**WHAT YOU HAVE TO DO**
Retype exactly the lines from the line with "Break this object" to the end of the data, keeping both boundary lines.

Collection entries
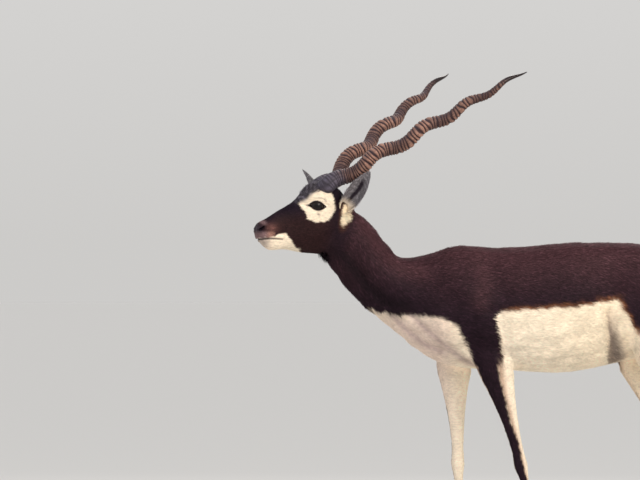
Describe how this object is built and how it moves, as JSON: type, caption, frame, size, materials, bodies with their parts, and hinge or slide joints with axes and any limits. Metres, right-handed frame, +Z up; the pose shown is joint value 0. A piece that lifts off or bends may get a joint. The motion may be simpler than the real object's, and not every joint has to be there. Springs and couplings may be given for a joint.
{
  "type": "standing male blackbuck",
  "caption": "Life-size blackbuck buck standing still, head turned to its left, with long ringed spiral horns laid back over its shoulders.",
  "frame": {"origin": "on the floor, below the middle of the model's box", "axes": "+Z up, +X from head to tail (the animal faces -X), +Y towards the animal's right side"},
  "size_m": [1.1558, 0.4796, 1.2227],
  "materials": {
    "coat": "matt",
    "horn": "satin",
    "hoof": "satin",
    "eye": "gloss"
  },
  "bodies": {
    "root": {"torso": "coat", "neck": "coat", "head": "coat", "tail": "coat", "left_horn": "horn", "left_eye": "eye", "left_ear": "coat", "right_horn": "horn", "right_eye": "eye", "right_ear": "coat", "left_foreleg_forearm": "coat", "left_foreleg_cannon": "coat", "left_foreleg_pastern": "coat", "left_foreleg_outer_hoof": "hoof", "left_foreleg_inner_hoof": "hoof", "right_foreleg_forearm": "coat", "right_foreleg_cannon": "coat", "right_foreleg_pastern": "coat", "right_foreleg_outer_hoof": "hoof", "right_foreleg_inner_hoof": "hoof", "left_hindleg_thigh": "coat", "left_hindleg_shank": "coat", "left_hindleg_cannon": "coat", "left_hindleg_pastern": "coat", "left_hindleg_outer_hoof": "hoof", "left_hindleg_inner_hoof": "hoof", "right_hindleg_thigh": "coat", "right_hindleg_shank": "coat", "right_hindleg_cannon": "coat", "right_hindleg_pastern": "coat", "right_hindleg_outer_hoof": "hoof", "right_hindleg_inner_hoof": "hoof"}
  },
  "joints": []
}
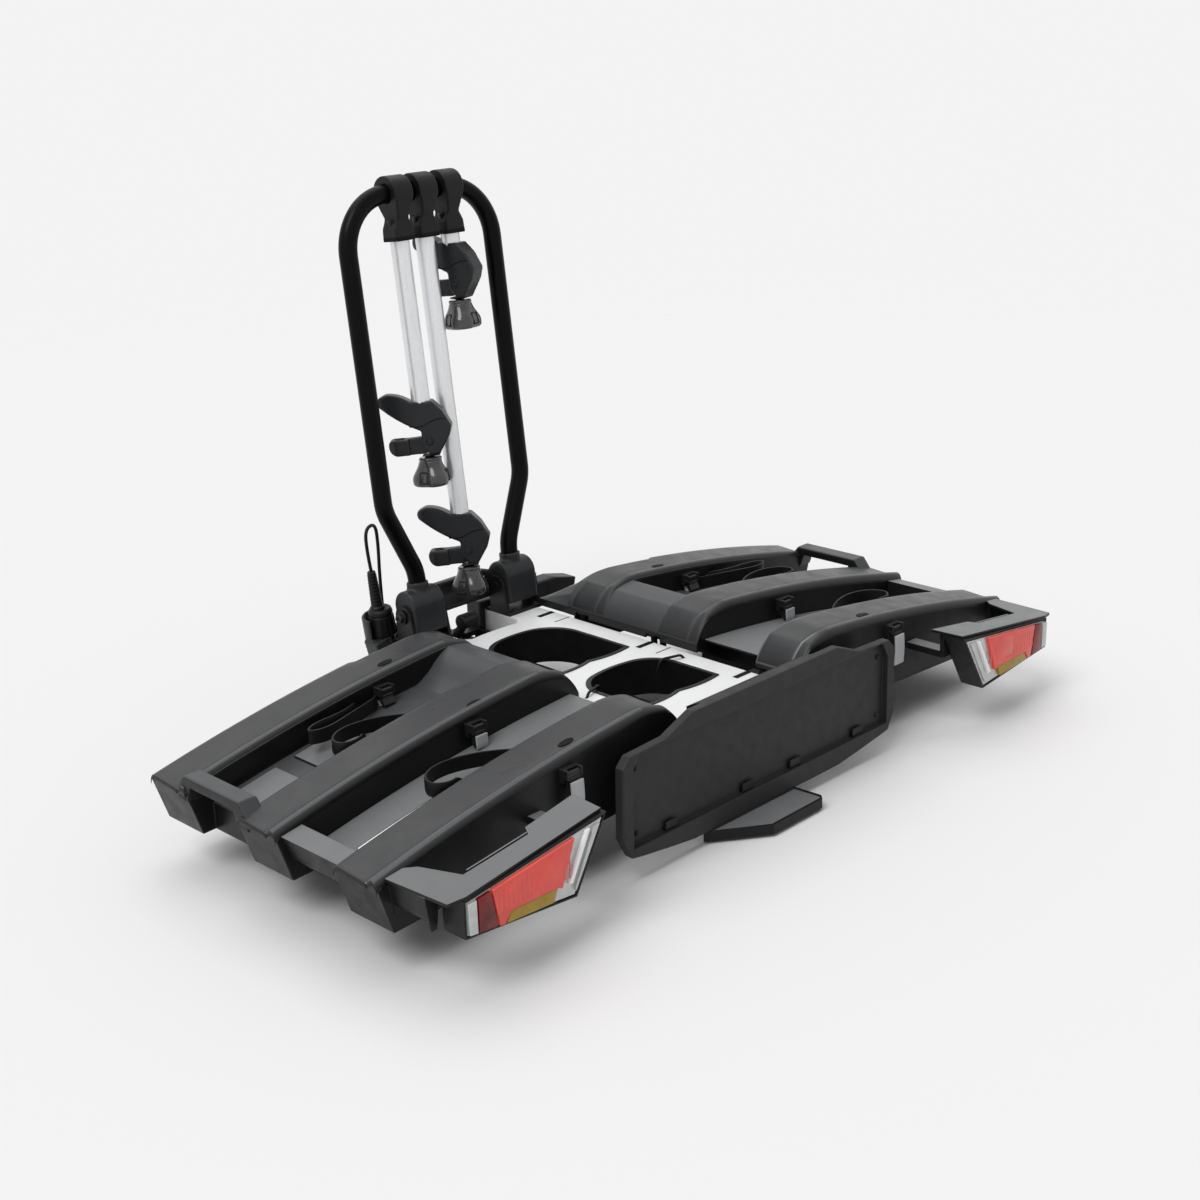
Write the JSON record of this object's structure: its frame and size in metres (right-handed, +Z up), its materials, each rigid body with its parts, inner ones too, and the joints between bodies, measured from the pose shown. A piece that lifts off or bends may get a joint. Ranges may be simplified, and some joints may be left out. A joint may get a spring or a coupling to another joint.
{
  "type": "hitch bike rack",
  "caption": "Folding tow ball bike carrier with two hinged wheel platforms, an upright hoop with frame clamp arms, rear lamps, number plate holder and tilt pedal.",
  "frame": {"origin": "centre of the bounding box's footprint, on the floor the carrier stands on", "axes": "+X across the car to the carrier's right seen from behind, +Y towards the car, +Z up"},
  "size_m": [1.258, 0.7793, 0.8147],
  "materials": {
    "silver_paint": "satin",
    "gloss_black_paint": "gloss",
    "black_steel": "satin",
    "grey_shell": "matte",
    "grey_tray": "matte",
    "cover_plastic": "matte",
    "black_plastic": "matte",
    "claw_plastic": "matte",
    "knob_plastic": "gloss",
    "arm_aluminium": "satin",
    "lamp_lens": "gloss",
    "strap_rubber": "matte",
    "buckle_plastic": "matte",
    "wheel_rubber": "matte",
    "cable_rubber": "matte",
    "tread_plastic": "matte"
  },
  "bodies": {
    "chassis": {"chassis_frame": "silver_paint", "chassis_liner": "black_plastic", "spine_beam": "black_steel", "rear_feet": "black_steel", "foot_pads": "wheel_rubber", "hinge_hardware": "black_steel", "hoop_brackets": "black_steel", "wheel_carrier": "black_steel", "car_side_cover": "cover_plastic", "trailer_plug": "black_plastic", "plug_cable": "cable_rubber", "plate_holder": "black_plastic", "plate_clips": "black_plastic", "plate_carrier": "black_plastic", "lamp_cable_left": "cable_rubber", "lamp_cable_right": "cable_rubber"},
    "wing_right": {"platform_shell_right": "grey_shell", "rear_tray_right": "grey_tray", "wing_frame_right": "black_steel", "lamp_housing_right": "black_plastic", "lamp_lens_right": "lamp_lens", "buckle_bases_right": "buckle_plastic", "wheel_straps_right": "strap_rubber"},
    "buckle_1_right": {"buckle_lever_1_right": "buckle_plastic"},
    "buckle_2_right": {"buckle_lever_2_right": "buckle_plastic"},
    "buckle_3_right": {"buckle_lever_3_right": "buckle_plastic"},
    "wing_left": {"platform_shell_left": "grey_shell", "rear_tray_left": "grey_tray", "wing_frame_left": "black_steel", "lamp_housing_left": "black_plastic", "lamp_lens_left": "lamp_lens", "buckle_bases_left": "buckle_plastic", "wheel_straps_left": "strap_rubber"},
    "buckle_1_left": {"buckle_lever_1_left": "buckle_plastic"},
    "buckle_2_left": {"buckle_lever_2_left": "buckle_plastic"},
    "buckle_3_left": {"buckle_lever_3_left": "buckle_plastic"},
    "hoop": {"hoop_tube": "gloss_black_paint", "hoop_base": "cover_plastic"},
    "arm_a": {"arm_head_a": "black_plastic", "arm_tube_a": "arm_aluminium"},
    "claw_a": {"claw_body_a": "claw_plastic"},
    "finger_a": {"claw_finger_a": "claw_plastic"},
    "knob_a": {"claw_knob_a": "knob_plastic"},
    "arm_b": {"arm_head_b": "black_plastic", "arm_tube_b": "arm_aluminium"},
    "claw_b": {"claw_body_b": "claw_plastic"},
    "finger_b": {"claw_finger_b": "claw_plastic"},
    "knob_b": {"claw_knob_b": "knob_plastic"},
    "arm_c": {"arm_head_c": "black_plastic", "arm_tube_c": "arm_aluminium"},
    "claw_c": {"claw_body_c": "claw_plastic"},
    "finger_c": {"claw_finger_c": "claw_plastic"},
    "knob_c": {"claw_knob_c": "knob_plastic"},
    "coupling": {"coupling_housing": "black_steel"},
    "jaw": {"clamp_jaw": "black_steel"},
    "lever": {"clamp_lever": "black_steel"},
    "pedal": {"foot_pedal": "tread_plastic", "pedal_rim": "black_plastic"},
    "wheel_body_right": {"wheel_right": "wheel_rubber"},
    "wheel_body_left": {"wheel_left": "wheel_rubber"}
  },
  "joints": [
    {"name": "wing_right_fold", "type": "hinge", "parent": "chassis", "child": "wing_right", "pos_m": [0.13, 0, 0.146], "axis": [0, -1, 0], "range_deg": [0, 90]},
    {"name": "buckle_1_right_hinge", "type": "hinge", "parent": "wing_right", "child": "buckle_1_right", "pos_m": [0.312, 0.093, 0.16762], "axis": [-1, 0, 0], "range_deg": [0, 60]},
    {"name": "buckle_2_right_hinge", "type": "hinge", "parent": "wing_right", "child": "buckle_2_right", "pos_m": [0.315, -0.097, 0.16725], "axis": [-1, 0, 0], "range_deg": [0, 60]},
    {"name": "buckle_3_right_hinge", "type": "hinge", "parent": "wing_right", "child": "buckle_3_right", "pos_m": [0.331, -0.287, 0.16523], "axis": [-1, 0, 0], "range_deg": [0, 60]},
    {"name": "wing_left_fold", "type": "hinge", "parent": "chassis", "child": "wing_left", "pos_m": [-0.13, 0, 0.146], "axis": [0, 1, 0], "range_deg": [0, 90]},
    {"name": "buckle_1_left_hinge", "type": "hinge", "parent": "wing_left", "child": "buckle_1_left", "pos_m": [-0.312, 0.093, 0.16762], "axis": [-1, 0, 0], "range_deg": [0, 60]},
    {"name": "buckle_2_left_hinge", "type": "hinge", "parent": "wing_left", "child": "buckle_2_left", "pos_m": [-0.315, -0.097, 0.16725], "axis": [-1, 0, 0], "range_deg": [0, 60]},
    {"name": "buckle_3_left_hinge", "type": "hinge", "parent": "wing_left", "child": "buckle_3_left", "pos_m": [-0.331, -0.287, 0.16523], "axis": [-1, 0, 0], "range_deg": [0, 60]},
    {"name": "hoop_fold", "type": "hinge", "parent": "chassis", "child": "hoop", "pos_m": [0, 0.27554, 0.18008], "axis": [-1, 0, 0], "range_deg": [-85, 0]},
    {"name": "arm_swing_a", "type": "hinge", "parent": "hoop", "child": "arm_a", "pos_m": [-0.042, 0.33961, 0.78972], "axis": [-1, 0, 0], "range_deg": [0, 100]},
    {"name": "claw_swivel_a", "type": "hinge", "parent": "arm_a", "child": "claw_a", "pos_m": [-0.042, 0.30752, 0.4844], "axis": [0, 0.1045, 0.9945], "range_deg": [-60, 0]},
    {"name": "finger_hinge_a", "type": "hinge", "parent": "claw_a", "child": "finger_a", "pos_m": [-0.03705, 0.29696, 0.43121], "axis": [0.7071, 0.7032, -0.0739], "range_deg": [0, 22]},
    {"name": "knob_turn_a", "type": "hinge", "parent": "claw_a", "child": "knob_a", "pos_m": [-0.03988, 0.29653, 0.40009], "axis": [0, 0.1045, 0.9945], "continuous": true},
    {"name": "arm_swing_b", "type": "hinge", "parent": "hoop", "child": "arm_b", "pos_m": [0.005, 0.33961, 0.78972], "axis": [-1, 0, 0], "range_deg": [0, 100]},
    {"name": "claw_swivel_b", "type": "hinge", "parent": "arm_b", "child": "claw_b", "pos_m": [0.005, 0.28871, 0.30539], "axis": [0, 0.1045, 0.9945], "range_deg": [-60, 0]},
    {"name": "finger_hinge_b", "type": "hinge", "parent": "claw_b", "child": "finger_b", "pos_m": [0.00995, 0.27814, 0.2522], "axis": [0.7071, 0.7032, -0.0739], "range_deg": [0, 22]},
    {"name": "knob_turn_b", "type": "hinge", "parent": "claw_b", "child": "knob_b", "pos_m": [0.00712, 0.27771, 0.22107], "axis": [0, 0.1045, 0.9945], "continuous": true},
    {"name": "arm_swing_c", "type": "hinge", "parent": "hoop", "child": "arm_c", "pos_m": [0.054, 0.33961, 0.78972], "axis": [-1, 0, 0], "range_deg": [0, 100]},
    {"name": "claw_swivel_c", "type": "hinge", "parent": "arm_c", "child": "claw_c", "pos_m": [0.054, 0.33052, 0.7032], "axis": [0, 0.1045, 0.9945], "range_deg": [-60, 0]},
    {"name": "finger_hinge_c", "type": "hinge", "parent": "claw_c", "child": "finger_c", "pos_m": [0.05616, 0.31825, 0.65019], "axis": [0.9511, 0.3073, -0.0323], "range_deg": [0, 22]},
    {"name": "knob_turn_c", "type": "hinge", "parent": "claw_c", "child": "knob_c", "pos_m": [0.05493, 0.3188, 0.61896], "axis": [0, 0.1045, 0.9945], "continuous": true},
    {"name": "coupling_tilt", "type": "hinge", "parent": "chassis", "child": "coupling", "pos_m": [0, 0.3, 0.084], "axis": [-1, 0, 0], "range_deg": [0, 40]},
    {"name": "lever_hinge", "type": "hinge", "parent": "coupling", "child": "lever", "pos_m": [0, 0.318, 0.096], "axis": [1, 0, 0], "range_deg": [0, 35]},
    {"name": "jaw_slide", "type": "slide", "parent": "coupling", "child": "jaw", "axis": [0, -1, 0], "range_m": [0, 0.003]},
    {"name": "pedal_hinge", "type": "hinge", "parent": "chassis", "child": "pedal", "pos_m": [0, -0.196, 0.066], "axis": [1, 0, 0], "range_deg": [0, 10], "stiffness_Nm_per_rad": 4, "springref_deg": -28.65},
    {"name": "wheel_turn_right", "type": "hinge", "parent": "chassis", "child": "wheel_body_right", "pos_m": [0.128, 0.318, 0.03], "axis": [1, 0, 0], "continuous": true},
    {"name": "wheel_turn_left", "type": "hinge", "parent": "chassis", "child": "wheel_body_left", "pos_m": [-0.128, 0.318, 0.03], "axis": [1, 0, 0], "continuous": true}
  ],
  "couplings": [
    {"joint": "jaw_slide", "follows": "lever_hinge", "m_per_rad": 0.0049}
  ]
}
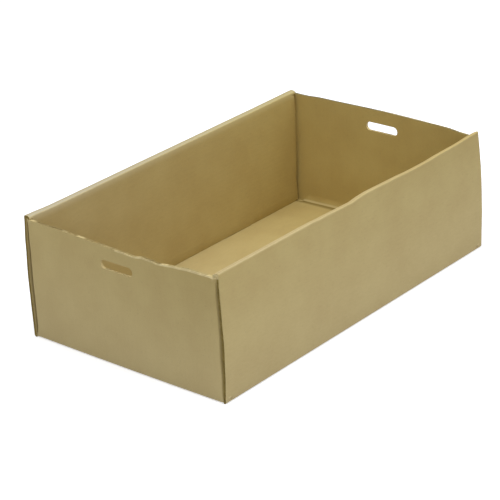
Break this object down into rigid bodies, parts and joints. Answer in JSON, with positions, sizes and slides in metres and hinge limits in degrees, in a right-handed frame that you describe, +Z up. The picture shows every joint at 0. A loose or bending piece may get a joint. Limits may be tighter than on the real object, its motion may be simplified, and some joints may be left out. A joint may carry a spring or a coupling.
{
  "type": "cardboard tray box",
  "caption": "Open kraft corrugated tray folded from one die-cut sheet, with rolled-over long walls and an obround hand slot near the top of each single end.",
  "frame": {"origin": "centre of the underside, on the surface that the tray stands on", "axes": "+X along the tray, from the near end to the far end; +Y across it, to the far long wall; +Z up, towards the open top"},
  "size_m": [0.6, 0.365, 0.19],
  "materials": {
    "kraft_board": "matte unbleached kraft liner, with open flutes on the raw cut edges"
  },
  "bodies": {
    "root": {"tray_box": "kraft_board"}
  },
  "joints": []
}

**TASK OUTPUT**
Break this object down into rigid bodies, parts and joints. Answer in JSON, with positions, sizes and slides in metres and hinge limits in degrees, in a right-handed frame that you describe, +Z up. The picture shows every joint at 0. A loose or bending piece may get a joint. Limits may be tighter than on the real object, its motion may be simplified, and some joints may be left out. A joint may carry a spring or a coupling.
{
  "type": "cardboard tray box",
  "caption": "Open kraft corrugated tray folded from one die-cut sheet, with rolled-over long walls and an obround hand slot near the top of each single end.",
  "frame": {"origin": "centre of the underside, on the surface that the tray stands on", "axes": "+X along the tray, from the near end to the far end; +Y across it, to the far long wall; +Z up, towards the open top"},
  "size_m": [0.6, 0.365, 0.19],
  "materials": {
    "kraft_board": "matte unbleached kraft liner, with open flutes on the raw cut edges"
  },
  "bodies": {
    "root": {"tray_box": "kraft_board"}
  },
  "joints": []
}